• **Data extract**:
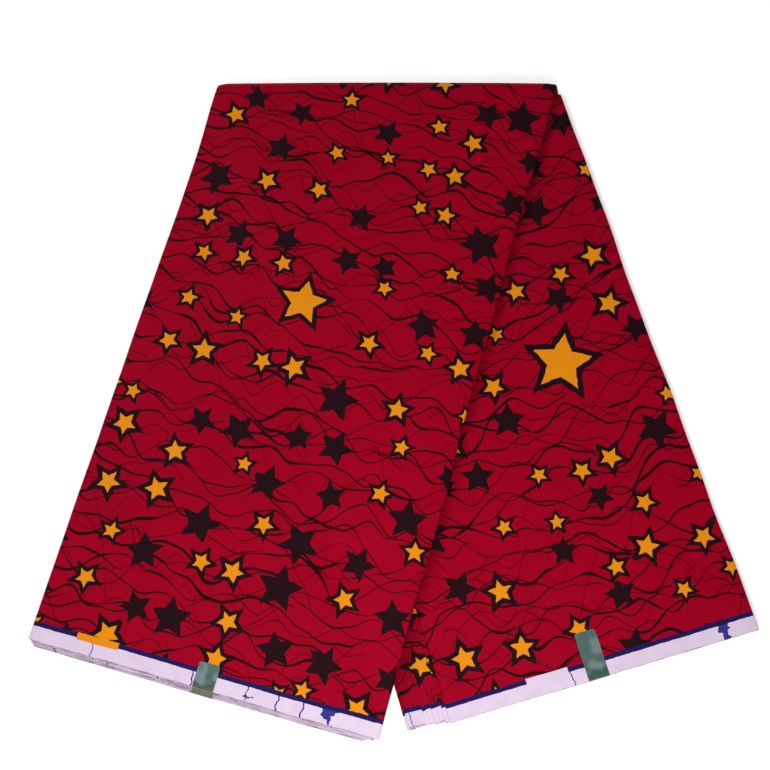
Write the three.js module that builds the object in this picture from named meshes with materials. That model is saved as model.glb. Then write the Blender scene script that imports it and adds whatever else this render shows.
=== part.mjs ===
// Six yards of wax print cotton, pleated into a flat bundle, turned over once and laid down as a fan.
// Millimetres, +Z up. The crest of the turn lies along X, and both selvedge ends point towards -Y.
// The origin is the centre of the underside.
import * as THREE from "three";
import { mergeVertices } from "three/addons/utils/BufferGeometryUtils.js";

// Driving sizes of the cloth and of the bundle that it is pleated into
const CLOTH_WIDTH = 1180; // selvedge to selvedge, along the bundle
const BUNDLE_WIDTH = 312; // across one pleat
const BUNDLE_THICK = 11; // eighteen layers and the air between them
const FAN_ANGLE = THREE.MathUtils.degToRad(16); // each leaf leans this far from the crest's normal
const UPPER_REACH = 591.5; // from the crest to the upper leaf's end, along the middle of the leaf
const LOWER_REACH = CLOTH_WIDTH - UPPER_REACH;
const END_STAGGER = 5; // outer layers take the longer way round the turn and end this much shorter

// Walls and gaps
const PLY = 1; // one layer that shows, modelled as a wall
const GAP = 0.3; // between a wall and the hidden layers under it
const LEAF_GAP = 0.7; // between the two leaves where they lie on each other
const SKIN = PLY + GAP;

// The turn at the crest
const INNER_RADIUS = LEAF_GAP / 2;
const OUTER_RADIUS = INNER_RADIUS + BUNDLE_THICK;
const TURN_STEPS = 12;
const PLY_LAPS_TURN = -0.8; // the outer wall ends this share of the turn down, clear of the ground
const SKIN_ENDS = -0.85; // and the hidden layers take up its thickness from here to the ground

// The upper leaf comes down off the lower one over this width
const DRAPE_WIDTH = 50;
const DRAPE_START = 30; // and it begins to come down over this length after the turn
const LIFT = OUTER_RADIUS + INNER_RADIUS;

// The rows of each wall along its length, and the steps across it
const UPPER_ROWS = 16;
const LOWER_ROWS = 6;
const STEPS_ACROSS = 12;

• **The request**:
Output all of the data again, exactly.

• **Output for this task**:
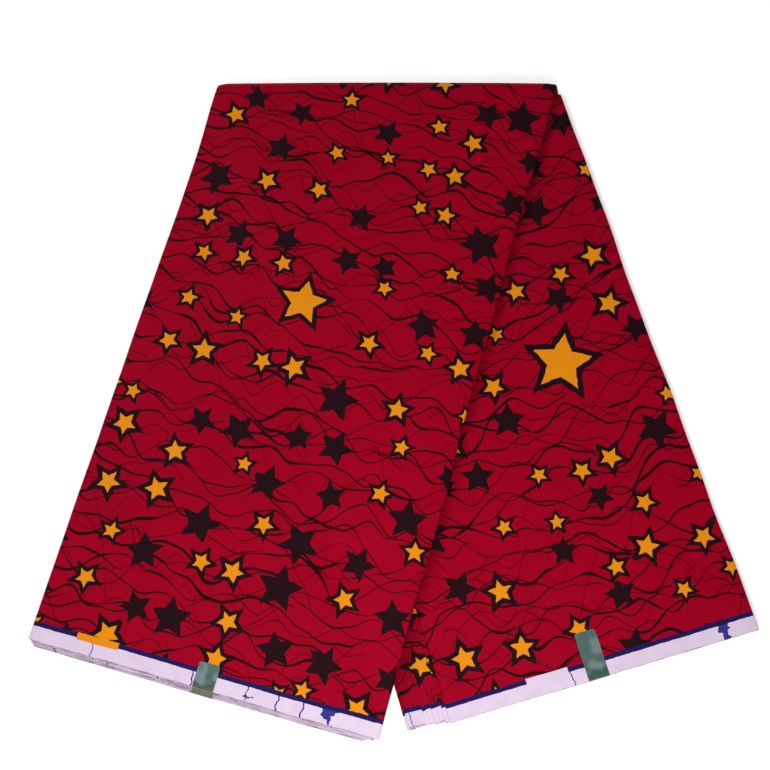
Write the three.js module that builds the object in this picture from named meshes with materials. That model is saved as model.glb. Then write the Blender scene script that imports it and adds whatever else this render shows.
=== part.mjs ===
// Six yards of wax print cotton, pleated into a flat bundle, turned over once and laid down as a fan.
// Millimetres, +Z up. The crest of the turn lies along X, and both selvedge ends point towards -Y.
// The origin is the centre of the underside.
import * as THREE from "three";
import { mergeVertices } from "three/addons/utils/BufferGeometryUtils.js";

// Driving sizes of the cloth and of the bundle that it is pleated into
const CLOTH_WIDTH = 1180; // selvedge to selvedge, along the bundle
const BUNDLE_WIDTH = 312; // across one pleat
const BUNDLE_THICK = 11; // eighteen layers and the air between them
const FAN_ANGLE = THREE.MathUtils.degToRad(16); // each leaf leans this far from the crest's normal
const UPPER_REACH = 591.5; // from the crest to the upper leaf's end, along the middle of the leaf
const LOWER_REACH = CLOTH_WIDTH - UPPER_REACH;
const END_STAGGER = 5; // outer layers take the longer way round the turn and end this much shorter

// Walls and gaps
const PLY = 1; // one layer that shows, modelled as a wall
const GAP = 0.3; // between a wall and the hidden layers under it
const LEAF_GAP = 0.7; // between the two leaves where they lie on each other
const SKIN = PLY + GAP;

// The turn at the crest
const INNER_RADIUS = LEAF_GAP / 2;
const OUTER_RADIUS = INNER_RADIUS + BUNDLE_THICK;
const TURN_STEPS = 12;
const PLY_LAPS_TURN = -0.8; // the outer wall ends this share of the turn down, clear of the ground
const SKIN_ENDS = -0.85; // and the hidden layers take up its thickness from here to the ground

// The upper leaf comes down off the lower one over this width
const DRAPE_WIDTH = 50;
const DRAPE_START = 30; // and it begins to come down over this length after the turn
const LIFT = OUTER_RADIUS + INNER_RADIUS;

// The rows of each wall along its length, and the steps across it
const UPPER_ROWS = 16;
const LOWER_ROWS = 6;
const STEPS_ACROSS = 12;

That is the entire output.